Claire Angot (Lonely Planet) : “Ce métier a un côté étourdissant”
Parcourir le monde, dormir à l’hôtel et dîner au restaurant tous frais payés, c'est le métier des auteurs de guides de voyage. Pourtant, on en sait peu sur cette profession qui fait rêver. Parcours, recrutement, galères, souvenirs inoubliables… Nous lançons aujourd’hui une série pour mieux connaître ces voyageurs pas comme les autres. Chaque volet sera le témoignage d’un auteur d’une maison d’édition. Cette semaine, Claire Angot de Lonely Planet.
Par
Manon Quinti Créé le
10.07.2014
à 19h27, Mis à jour le 18.07.2014 à 10h40
Après avoir sillonné la France de long en large pour France 3, cette Haute-Normande de 32 ans travaille depuis deux ans pour l'éditeur. Elle nous parle de sa passion du voyage, mais aussi de son statut "très précaire" et de ses journées "épuisantes".
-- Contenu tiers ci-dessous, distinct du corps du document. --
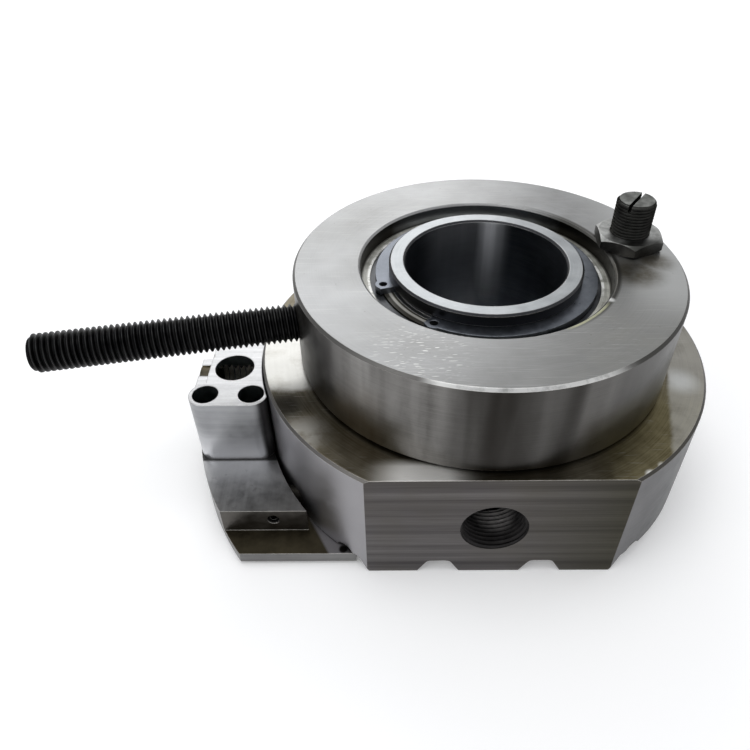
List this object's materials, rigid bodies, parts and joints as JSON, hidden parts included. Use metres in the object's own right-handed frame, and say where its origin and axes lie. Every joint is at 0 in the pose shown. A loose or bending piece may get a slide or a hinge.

Qu’est-ce qui vous a menée à l’édition touristique ?
Je me suis toujours intéressée au patrimoine régional, ça me vient de mes parents : ils avaient toujours cette envie de découvrir des choses, même tout près de chez nous. J’ai commencé en tant que journaliste. Je suis passée par l’Ecole supérieure de journalisme à Lille. J’ai travaillé pour les quotidiens Paris-Normandie, Corse Matin, La Voix du Nord. Puis j'ai intégré France 3 régions. J'y faisais beaucoup de sujets "cartes postales" sur telle église, telle réserve naturelle… Au bout de trois ans de CDD accumulés, ils n’avaient plus vraiment le droit de me faire travailler. J’ai pensé à Lonely Planet car je voyageais beaucoup avec leurs guides. Plusieurs fois je m’étais dit "Moi j’aurais écrit ça, il manque ça". Je trouvais qu’ils avaient une démarche plus journalistique, avec plus de rencontres et d'interviews que chez les autres éditeurs. Et vu mon parcours, ça me paraissait logique. Tout bêtement, je leur ai envoyé un CV et une lettre de motivation. Je n’ai même pas candidaté chez les autres éditeurs de guide. Deux jours après, on m’a rappellée. J’ai eu un entretien dans la semaine.
Comment avez-vous été "recrutée" ?
Le directeur éditorial m’a posé des questions sur mon parcours à France 3 régions, sur les coins de France que je connaissais bien, sur mes aptitudes rédactionnelles, il a regardé mon pressbook… Ensuite, il m’a fait passer un test d’écriture de quelques jours dans une ville de France que je connaissais peu. J’ai choisi Clermont-Ferrand. C’était très impressionnant. Je ne m’attendais pas à quelque chose de facile, mais c’était vraiment éprouvant. La semaine d’après j’avais déjà ma première commande, une cinquantaine de pages sur la Vendée.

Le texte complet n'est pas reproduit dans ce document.